George Stephens: Losing sight of the mission

I’ve spent the past several days contemplating the juxtaposition of two seemingly disparate events. The first is Dr. Benjamin Ladner, president of American University, creating a public relations storm (or worse) by wrong-headedly assuming a sense of privilege and entitlement misfitted to his professional role. The summary of his seemingly over-the-top expenses has been reported widely in such sources as The Washington Post and the Chronicle of Higher Education. Closer to home, I noted with interest that Student Judicial Services is banning, among other items, pocket knives from the GW residence halls (GW Mail Services advertisement, Sept. 22, p. 14).

As a field geologist, I’ve carried a pocket knife for my entire professional career. My current knife has accompanied me to Antarctica, Alaska, the Argentinean Andes, the island of Spitsbergen and a variety of research locales in the western Rockies. I have used it to collect firewood, to open cans as well as wine and beer bottles, to prepare meals, to seal sample bags with the ubiquitous supply of duct tape, to remove splinters and make bandages, to open letters and helicopter fuel drums, and much more.

My initial puzzlement centered on why such a useful tool might be banned from campus. Perhaps there has been a rash of pocket knife-related incidents that have escaped my attention? That is, perhaps these pocket knives are viewed as weapons rather than tools. If so, what about scissors, kitchen knives (which presumably are still allowed), razor blades, nail clippers and baseball bats? In the end, I decided that this is just an unfortunate example of a University office attempting to mandate a risk-free environment for our students.

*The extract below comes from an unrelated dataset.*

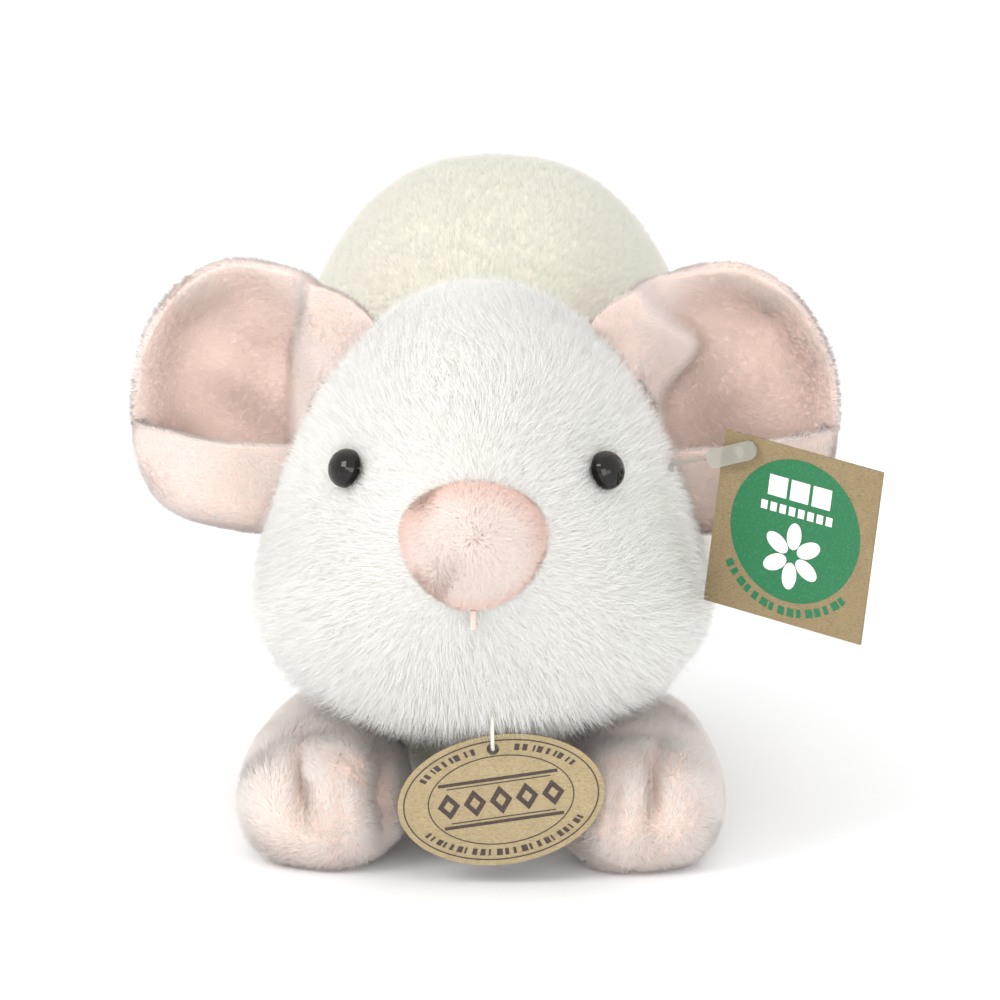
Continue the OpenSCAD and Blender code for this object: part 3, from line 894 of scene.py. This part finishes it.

I fear that what is being lost at AU and GW, and probably many other colleges and universities around the country, is the core mission of the university. Universities were conceived as communities of scholars. Both President Ladner and SJS seem to have lost sight of this.

In an ideal university, scholars learn from and teach each other. When I was an undergraduate geology major at GW (back in the mid-Mesozoic Era of the 1960s), I was fortunate to study in a department chaired by a professor, Dr. Geza Teleki, who believed that our department was a shared endeavor with everyone engaged in a common scholarly enterprise.

To be sure, some of the scholars – the faculty – were more senior than others – the students – but we each had something valuable to contribute to the functioning and growth of our program and our science. Faculty research and travel almost invariably included student participation.

A very high proportion of our relatively modest departmental budget was allocated directly to the advancement of student-initiated activities. This provided a seriousness of purpose and a sense of direction to our undergraduates unmatched by most other programs at the time. The department faculty insisted that we, as students, treat our role as scholars and citizens of a wider scientific community with the utmost seriousness. Professor Teleki would shake his head in astonished disbelief at the university notion that GW undergraduates lack the emotional and scholarly maturity to posses a simple tool like a pocket knife and that President Ladner could somehow mistake his own overblown sense of self-importance for effective leadership of a serious scholarly enterprise.

-The writer is a professor of geography and geoscience.